Identify each line below that contains the word "this", and copy it out.

Items from a dataset
•••••

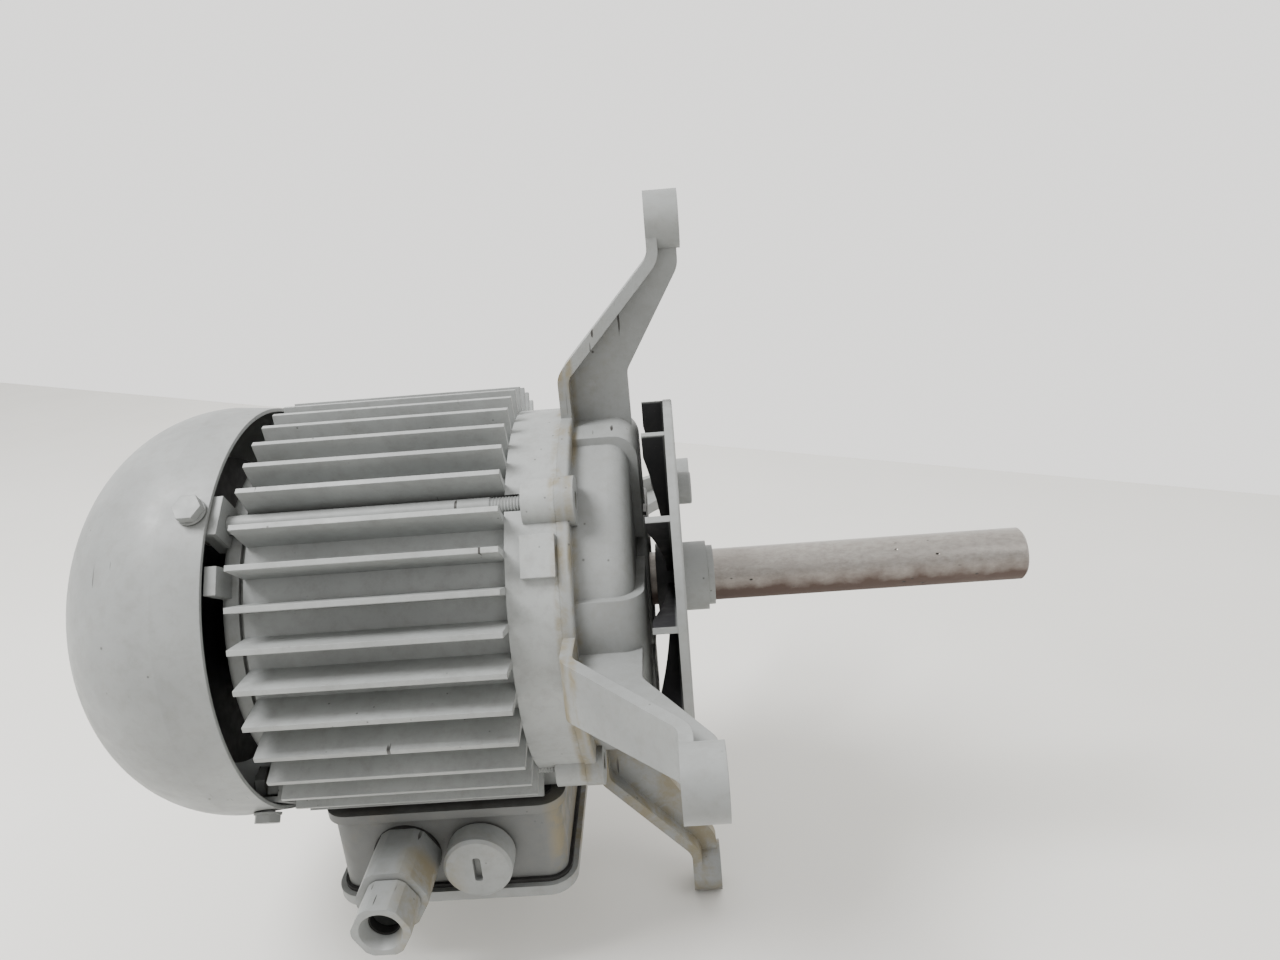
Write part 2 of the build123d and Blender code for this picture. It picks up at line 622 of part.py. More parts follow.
def rotor_cage():
    """Cast bars, end rings and the short fan paddles on the rings."""
    bar = Pos(0, 0, ROTOR_BAR_CIRCLE_R) * disc(CORE_BACK_X, CORE_FRONT_X, ROTOR_BAR_R)
    pieces = [
        disc(CORE_BACK_X - END_RING_W, CORE_BACK_X, ROTOR_R - 0.5, END_RING_IN_R),
        disc(CORE_FRONT_X, CORE_FRONT_X + END_RING_W, ROTOR_R - 0.5, END_RING_IN_R),
    ]
    pieces += [turn(360 * i / ROTOR_BARS, bar) for i in range(ROTOR_BARS)]
    front_x = CORE_FRONT_X + END_RING_W
    back_x = CORE_BACK_X - END_RING_W
    for i in range(5):
        front = block(front_x - 1, front_x + 5, -1.5, 1.5, END_RING_IN_R + 2, ROTOR_R - 2)
        back = block(back_x - 5, back_x + 1, -1.5, 1.5, END_RING_IN_R + 2, ROTOR_R - 2)
        pieces += [turn(72 * i, front), turn(72 * i, back)]
    return fuse(pieces)


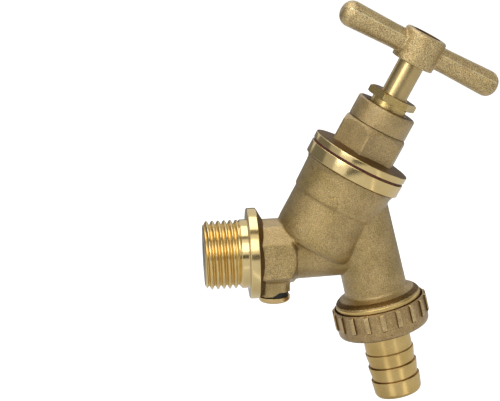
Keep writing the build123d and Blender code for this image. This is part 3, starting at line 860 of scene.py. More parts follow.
waterway = cutter("waterway", CHAMBER_RADIUS, CHAMBER_FLOOR, RIM_END, spindle_axis)
combine(waterway, cutter("outlet_cut", OUTLET_BORE, TUBE_START + 0.5, 24, outlet_axis), "UNION")
seat_tower = lathe(
    "seat_tower",
    [
        (0, GLOBE_START),
        (SEAT_BORE + SEAT_WALL, GLOBE_START),
        (SEAT_BORE + SEAT_WALL, CHAMBER_FLOOR),
        (SEAT_BORE + SEAT_LIP, CHAMBER_FLOOR),
        (SEAT_BORE + SEAT_LIP, SEAT_HEIGHT),
        (0, SEAT_HEIGHT),
    ],
    spindle_axis,
    corner=0,
)
combine(waterway, seat_tower, "DIFFERENCE")
print("the seat stands", round(SEAT_HEIGHT - CHAMBER_FLOOR, 2), "mm over the chamber's floor")

# %% [markdown]
# The other holes and faces are added to the same cutter, and it is used once. Each reaches well
# past the brass on its open side, so that no thin skin is left there. The boss was faced flat and
# then filed on one side, and the drain's washer will fit that shape, so a function makes it.

# %% Casting: the cuts
SOCKET_RADIUS = 9.05
SOCKET_END = 12.3
FLOW_BORE = 6.0
FLOW_END = 25.5
DRAIN_BORE = 3.05
FLANGE_RADIUS = 13.85
FLANGE_THICKNESS = 2.8
FILED_HALF = 6
FILED_OUTLINE = [
    (-0.8, BOSS_END),
    (1.3, 11.8),
    (8, 11.5),
    (8, BOSS_END + 2),
    (-0.8, BOSS_END + 2),
]
CAST_SMOOTH = 38


def boss_face():
    """What lies under the boss: a flat face, and a wedge that is filed off towards the pipe."""
    flat = cutter("boss_flat", 9, BOSS_END, BOSS_END + 4, drain_axis)
    corners = [(x, -FILED_HALF, station) for x, station in FILED_OUTLINE]
    wedge = prism("boss_filed", corners, (0, 2 * FILED_HALF, 0))
    carry(wedge, drain_axis)
    return combine(flat, wedge, "UNION")


cone_cut = lathe(
    "cone_cut",
    [
        (0, -3),
        (20, -3),
        (20, FLANGE_THICKNESS),
        (FLANGE_RADIUS + 0.02, FLANGE_THICKNESS),
        (CONE_END_RADIUS, BLOCK_START),
        (0, BLOCK_START),
    ],
    inlet_axis,
    corner=0,
)
for cut in (
    cutter("seat_cut", SEAT_BORE, 0, SEAT_HEIGHT + 1, spindle_axis),
    cutter("socket_cut", SOCKET_RADIUS, 0, SOCKET_END, inlet_axis),
    cutter("flow_cut", FLOW_BORE, SOCKET_END - 1, FLOW_END, inlet_axis),
    cutter("drain_cut", DRAIN_BORE, 7, 20, drain_axis),
    cutter("rim_cut", 20, RIM_START, RIM_END + 3, spindle_axis),
    cutter("bonnet_cut", BONNET_SOCKET, BONNET_SOCKET_FLOOR, RIM_END + 3, spindle_axis),
    cutter("land_cut", 16, LAND_START - 0.15, 26, outlet_axis),
    boss_face(),
    cone_cut,
):
    combine(waterway, cut, "UNION")
combine(casting, waterway, "DIFFERENCE")
finish_smooth(casting, CAST_SMOOTH)
declare(casting, "tap", "tap_body", "cast_brass", body_finish, painted_shade_brass)
# Painted shadow: a thin band of the globe under the rim, where the rim shades it, is painted dark.
paint(casting, 1, spindle_axis, (BAND_RADIUS, FAR), (RIM_START - 0.4, RIM_START))
# Painted shade: the upper face of the outlet's collar is painted dark.
paint(casting, 1, outlet_axis, (11, FAR), (COLLAR_START + 1, LAND_START - 0.5))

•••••

• RIGHT ANSWER:
Write part 2 of the build123d and Blender code for this picture. It picks up at line 622 of part.py. More parts follow.
Keep writing the build123d and Blender code for this image. This is part 3, starting at line 860 of scene.py. More parts follow.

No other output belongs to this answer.